A third thing I notice is captured in Thing I Know #179: Children seem to be “diagnosed” with lots of things lately. It has become customary for at least one of their parents to be somehow “enthusiastic” about said diagnosis, sometimes even confessing to having requested or demanded the diagnosis. Said parent is invariably female. Said child is invariably male. The lopsided gender trend is curious, and so is the spectacle of parents ordering diagnoses for their children, like pizzas or textbooks.
Where are all the little girls being diagnosed with things? How come the population of screwed-up kids seems to be so overwhelmingly male? Come to think of it, where are the stats about all the kids being diagnosed with this-thing or that-thing, so that such gender ratios are available to us unwashed masses for extrapolation?
What’s up with these crusading parents who are pushing to have their kids diagnosed with these things?

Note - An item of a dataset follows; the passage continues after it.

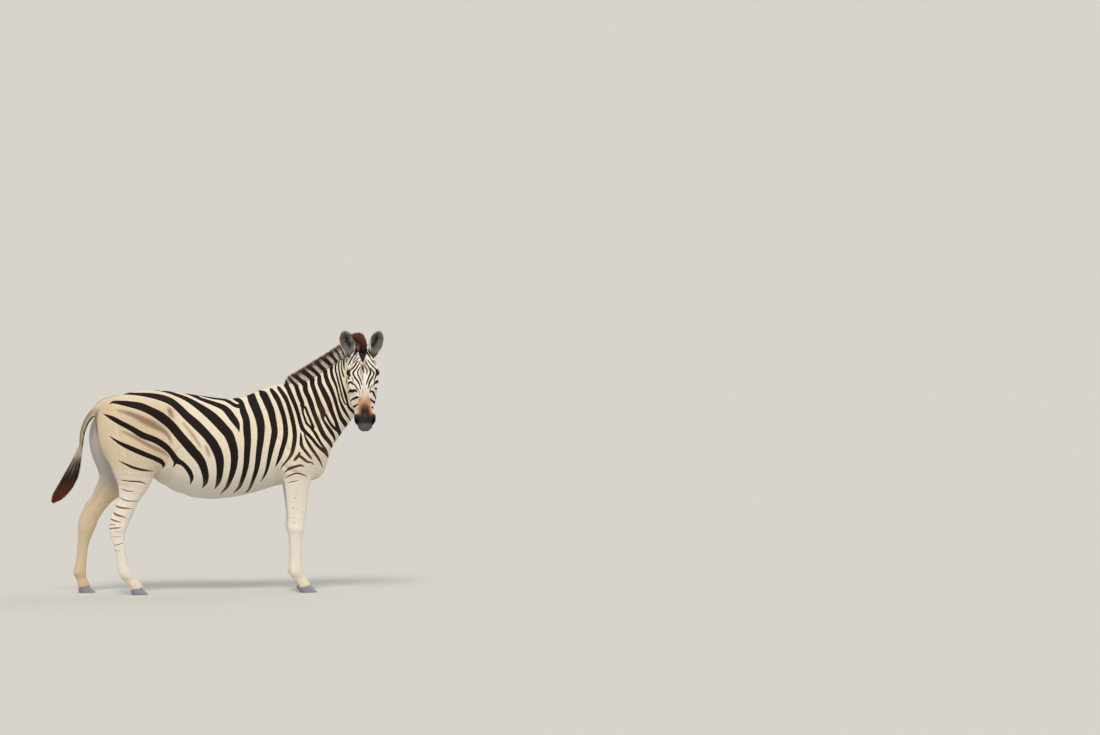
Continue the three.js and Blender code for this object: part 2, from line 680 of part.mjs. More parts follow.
zebra.add(mesh("tail_tuft", tuft, darkHair));

// ---- ears --------------------------------------------------------------------------------------------
// A leaf rolled into a cup: a narrow tube at the root that opens and widens, then runs to a point.
function ear(out) {
  const [rows, columns] = [9, 8];
  const buried = 35; // how far its root starts inside the head before it is trimmed
  const lean = rad(EAR_LEAN);
  const turn = rad(EAR_TURN);
  const up = V(out * Math.sin(lean), 0.1, Math.cos(lean)).normalize();
  const facing = V(out * Math.sin(turn), -Math.cos(turn), -0.05);
  facing.addScaledVector(up, -facing.dot(up)).normalize();
  const across = up.clone().cross(facing);
  const root = onHead(out * EAR_AT[0], EAR_AT[1], EAR_AT[2]);
  const skin = (depth) =>
    Array.from({ length: rows + 1 }, (_, r) => {
      const t = r / rows;
      const leaf = (0.42 + 1.35 * t - 0.25 * t ** 2 - 1.42 * t ** 5) * (1 - 0.12 * t ** 12);
      const wide = (EAR_WIDTH / 2) * leaf;
      const open = 0.78 + 0.22 * Math.min(1, t * 2.2); // how flat the cup is
      const reach = THREE.MathUtils.lerp(2.55, 1.45, Math.min(1, t * 1.5)); // radians it wraps each way
      return Array.from({ length: columns + 1 }, (_, c) => {
        const angle = (c / columns - 0.5) * 2 * reach;
        const round = Math.max(wide - depth, THINNEST);
        return root
          .clone()
          .addScaledVector(up, -buried + t * (EAR_LENGTH + buried - depth))
          .addScaledVector(across, Math.sin(angle) * round * open)
          .addScaledVector(facing, -Math.cos(angle) * round * 0.72 + wide * 0.25 + t * t * 14);
      });
    });
  const [outer, inner] = [skin(0).flat(), skin(EAR_WALL).flat()];
  const width = columns + 1;
  const n = outer.length;
  const triangles = [];
  const quad = (a, b, c, d) => triangles.push(a, b, c, a, c, d);
  for (let r = 0; r < rows; r++)
    for (let c = 0; c < columns; c++) {
      const a = r * width + c;
      quad(a, a + width, a + width + 1, a + 1);
      quad(n + a, n + a + 1, n + a + width + 1, n + a + width);
    }
  for (let r = 0; r < rows; r++) {
    const [a, b] = [r * width, r * width + columns];
    quad(a, n + a, n + a + width, a + width);
    quad(b, b + width, n + b + width, n + b);
  }
  for (let c = 0; c < columns; c++) {
    const top = rows * width + c;
    quad(c, c + 1, n + c + 1, n + c);
    quad(top, n + top, n + top + 1, top + 1);
  }
  return solid(geometry([...outer, ...inner], triangles));
}
for (const [side, out] of Object.entries(SIDES)) {
  zebra.add(mesh(`ear_${side}`, standingOn(ofHead(ear(out)), headWhole), earHair));
}

// ---- mane and forelock -------------------------------------------------------------------------------
// A stiff upright brush along the crest, from the withers to the poll.
const maneRings = MANE.map(([at, way, tall], i) => {
  const [before, after] = [MANE[Math.max(i - 1, 0)][0], MANE[Math.min(i + 1, MANE.length - 1)][0]];
  const along = V(...after).sub(V(...before));
  const up = V(...way).normalize();
  const side = up.clone().cross(along).normalize();
  const foot = V(...at).addScaledVector(up, -MANE_ROOT);
  const profile = [
    [-0.5, 0],
    [0.5, 0],
    [0.5, 0.5],
    [0.34, 0.85],
    [0, 1],
    [-0.34, 0.85],
    [-0.5, 0.5],
  ];
  return profile.map(([across, high]) =>
    foot
      .clone()
      .addScaledVector(side, across * MANE_WIDTH)
      .addScaledVector(up, high * (MANE_ROOT + tall)),
  );
});
const brush = loft(maneRings);
zebra.add(mesh("mane", standingOn(onNeck(brush), neckWhole), brownHair));
zebra.add(mesh("forelock", standingOn(ofHead(brush), headWhole), brownHair));

// The frame: the middle of the whole model at X = Y = 0, and the soles at Z = 0.
const extent = new THREE.Box3().setFromObject(zebra);
const middle = extent.getCenter(V(0, 0, 0));
zebra.position.set(-middle.x, -middle.y, -extent.min.z);

export default zebra;
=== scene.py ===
"""A plains zebra at life size: its skin, markings, coat, mane, tail, eyes, ears and hooves.

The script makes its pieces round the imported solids. Flesh is one skin, made from the same swept
stations as the solids. Lengths in the tables are millimetres in the animal's own frame: +X ahead,
+Y its left, +Z up from the ground, and the right foreleg's elbow line at x = 470. Finished meshes
are in metres, in the row's frame.
"""
import math

import bmesh
import bpy
import numpy as np
from bpy.props import FloatProperty, FloatVectorProperty, IntProperty, PointerProperty
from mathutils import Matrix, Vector


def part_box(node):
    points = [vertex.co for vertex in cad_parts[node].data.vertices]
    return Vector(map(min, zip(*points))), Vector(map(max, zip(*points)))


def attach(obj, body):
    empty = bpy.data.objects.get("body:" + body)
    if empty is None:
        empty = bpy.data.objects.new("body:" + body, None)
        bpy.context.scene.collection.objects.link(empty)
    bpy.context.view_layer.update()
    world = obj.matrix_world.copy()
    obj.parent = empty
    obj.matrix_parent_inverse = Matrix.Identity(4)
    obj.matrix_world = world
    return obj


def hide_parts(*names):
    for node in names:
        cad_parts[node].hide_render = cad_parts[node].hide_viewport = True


bl_info = {
    "name": "Plains zebra",
    "version": (1, 0, 0),
    "blender": (4, 5, 0),
    "location": "View3D > Sidebar > Zebra",
    "description": "Skin, markings, coat, mane, tail, eyes, ears and hooves of a standing plains zebra",
    "category": "Object",
}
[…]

How come it’s thought to be in good harmony with professional ethics, to even listen to them? And where are the dads? How come all these parents pushing the docs to diagnose their kids, and talking and talking and talking about the diagnosis thereafter…how come they’re almost always mothers?
Gee, if I didn’t know better I’d say the moms nowadays were confused about how to relate to their little boys — unable to cope with the tidal wave of energy that every grown man knows is charging through every cell of a young boy’s body, having once been at that age himself. If I didn’t know better, I’d say we have an unexplored gender thing going on…wherein medicine is being used to shoehorn the complicated psyche of a budding male, into a simpler form that a female can understand, in ways nobody ever said she was supposed to be able to. I mean, that’s what I would think…if I didn’t know better.
But, eh, come to think of it I do know better. I’m personally involved in some of this stuff, and I’m sad to say what’s written above makes perfect sense.
We can only speculate about whether it is even so, essentially arguing in a vacuum about it…until someone provides the statistics I commented that I would like to have.
Rather curious that nobody’s done so, isn’t it? I mean, y’know…since we’re all supposed to be so worried about it and everything.